Though the thought that snails is exactly where dogs get worms from, makes me not want to eat snails.
You don't just one day decide to eat crickets by the handful
Someone had to process and sell them; he wasn't farming that many crickets himself.
This was in a part of the US with a large Hispanic population
Demand for crickets in the US among the native population is effectively zero
The fact he could get them at all suggests they're popular enough to sustain a market for them in a place where they aren't eaten at all by the native population. This isn't exactly street tacos we're talking about.
Sure he wasn't getting them at a pet food store? Or a bait shop? Just possibilities I'm wondering if you considered, because that's where you'll find crickets for sale, both dead and alive.
Where I live, "live bait" is kind of a misnomer; it'll simply be real bait (minnows, worms, bugs, etc) but dead and perhaps processed/flavoured some how (as opposed to, say, smelly lures and that orange paste stuff.) Reason: The province hates introduced species, except for the domesticated ones.

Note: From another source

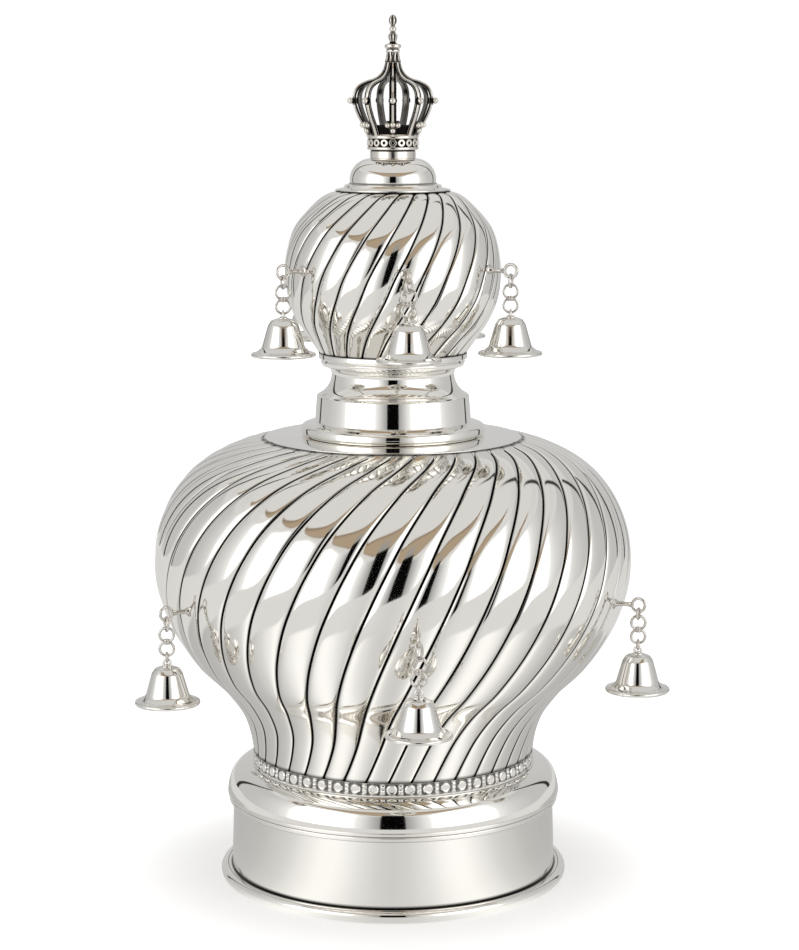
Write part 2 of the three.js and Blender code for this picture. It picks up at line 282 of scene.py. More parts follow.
def wire_ring(half_width, half_height, wire, steps=40, sides=14):
    """A round wire ring in the plane X-Z, centred on the origin."""
    angles = np.arange(steps) * 2 * math.pi / steps
    route = np.stack([half_width * np.cos(angles), 0 * angles, half_height * np.sin(angles)], -1)
    return sweep(route, circle(wire / 2, sides), side=(0, 1, 0), closed=True)


def half_circle(radius, rows, centre=0.0):
    return [(radius * math.sin(angle), centre - radius * math.cos(angle))
            for angle in np.linspace(0, math.pi, rows)]


def ball(radius, rows=12, columns=18):
    return lathe(half_circle(radius, rows), columns, closed=False)


def piece(name, part, material, slot, *nodes):
    """The mesh object that stands for CAD nodes and rides with the crown."""
    mesh = bpy.data.meshes.new(name)
    mesh.from_pydata((part.vertices * MM).tolist(), [], part.faces)
    mesh.polygons.foreach_set("use_smooth", np.ones(len(mesh.polygons), bool))
    mesh.attributes.new("tarnish_and_shade", "FLOAT", "POINT").data.foreach_set("value", part.tarnish_and_shade)
    mesh.set_sharp_from_angle(angle=math.radians(50))
    mesh.materials.append(material)
    made = bpy.data.objects.new(name, mesh)
    bpy.context.scene.collection.objects.link(made)
    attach(made, "root")
    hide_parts(*nodes)


# ---- Materials ------------------------------------------------------------------------------

# black for oxide, and for the painted shade along a few joints
OXIDE_AND_SHADE = (0.010, 0.009, 0.008)
OXIDE_AND_SHADE_ROUGHNESS = 0.3
FILM = (0.80, 0.76, 0.68)  # what is left of red, green and blue under a full film


def silver(name, color, roughness, wave, scratch, patina=0.0):
    """Polished silver: long waves left by hand work, fine polishing marks, a slight film in
    patches, and black where the tarnish and shade attribute is high: oxide in grooves and
    hollows, and painted shade along a few joints. wave and scratch are depths in millimetres,
    and patina adds to the film."""
    material = bpy.data.materials.new(name)
    material.use_nodes = True
    tree = material.node_tree
    tree.nodes.clear()

    def node(kind, inputs=None, **settings):
        """Each input is a value, or another node's output to link to."""
        made = tree.nodes.new(kind)
        for key, value in settings.items():
            setattr(made, key, value)
        for key, value in (inputs or {}).items():
            if isinstance(value, bpy.types.NodeSocket):
                tree.links.new(value, made.inputs[key])
            else:
                made.inputs[key].default_value = value
        return made

    place = node("ShaderNodeTexCoord").outputs["Object"]

    def noise(scale, detail):
        inputs = {"Vector": place, "Scale": scale, "Detail": detail}
        return node("ShaderNodeTexNoise", inputs).outputs["Fac"]

    film = noise(34.0, 4.0)
    marks = noise(900.0, 3.0)
    waves = noise(26.0, 1.5)
    # high for oxide in hollows, and for painted shade along a few joints
    oxide_and_shade = node("ShaderNodeAttribute", attribute_name="tarnish_and_shade").outputs["Fac"]

    film_color = tuple(part * left for part, left in zip(color, FILM))
    tint = node("ShaderNodeMapRange", {"Value": film, "From Min": 0.35, "From Max": 0.75,
                                       "To Min": 0.0, "To Max": 0.10 + patina})
    warm = node("ShaderNodeMix", {"Factor": tint.outputs["Result"], "A": (*color, 1),
                                  "B": (*film_color, 1)}, data_type="RGBA")
    black = node("ShaderNodeMix", {"Factor": oxide_and_shade, "A": warm.outputs["Result"],
                                   "B": (*OXIDE_AND_SHADE, 1)}, data_type="RGBA")

    gloss = node("ShaderNodeMapRange", {"Value": marks, "To Min": roughness * 0.8,
                                        "To Max": roughness * 1.3})
    dull = node("ShaderNodeMix", {"Factor": oxide_and_shade, "A": gloss.outputs["Result"],
                                  "B": OXIDE_AND_SHADE_ROUGHNESS}, data_type="FLOAT")

    broad = node("ShaderNodeBump", {"Strength": 1.0, "Distance": wave * MM, "Height": waves})
    fine = node("ShaderNodeBump", {"Strength": 1.0, "Distance": scratch * MM, "Height": marks,
                                   "Normal": broad.outputs["Normal"]})

    shader = node("ShaderNodeBsdfPrincipled", {
        "Metallic": 1.0, "Base Color": black.outputs["Result"],
        "Roughness": dull.outputs["Result"], "Normal": fine.outputs["Normal"],
    })
    node("ShaderNodeOutputMaterial", {"Surface": shader.outputs["BSDF"]})
    return material


BRIGHT = (0.885, 0.868, 0.832)
POLISHED = silver("polished_silver", BRIGHT, 0.05, wave=0.02, scratch=0.0015)
FLUTED = silver("fluted_silver", BRIGHT, 0.07, wave=0.12, scratch=0.0015)
CHASED = silver("chased_silver", BRIGHT, 0.14, wave=0.05, scratch=0.004, patina=0.1)
CAST = silver("cast_silver", (0.80, 0.770, 0.725), 0.16, wave=0.05, scratch=0.004, patina=0.5)
BELL_SILVER = silver("bell_silver", (0.80, 0.785, 0.755), 0.05, wave=0.02, scratch=0.002)
WIRE_SILVER = silver("silver_wire", (0.66, 0.64, 0.61), 0.12, wave=0.02, scratch=0.002,
                     patina=0.45)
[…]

They don't want exotic baits escaping to the wild. So they'll package "live" bait all kinds of ways.
Dunno if anyone would want to eat this stuff, but humans are known to be eaters of anything and everything.
Reminder that almost none of the people pushing you to reduce your quality of life to combat “climate change” are willing to do anything to reduce theirs.
Wagyu beef and private jets for them, bug burgers and the pod for you.
I will eat propagandists and their sponsors before I eat bugs.
I’ll bring the seasoning.
I honestly fear they will try to ban meat one day in the name climate change
More likely they will just make it prohibitively expensive, either through regulations or by severely cutting down demand (eg. all but high-end restaurants stop serving it) so it becomes more akin to a luxury item.
They're on the side of the poor, y'know, by ensuring that only the rich can eat meat.
Except for the moose-slimes for their evil blood sacrifice festivals, of course.
Last year where I live we had an entire family of turkeys move into the neighborhood. Like 4 hens and a fuckton of chicks.
Climate change a.k.a the effects of a ruined economy thanks to gloablist meddling.
Everyone at the Washington Post should eat shit 365 days a year
We need to literally start tarring and feathering the globalist propagandists.
They're a fairly popular snack food in Central and South America, so if immigration trends continue they way they have been they won't even have to push cricket eating on the population: it'll just be part of the culture for the majority of the (new) population.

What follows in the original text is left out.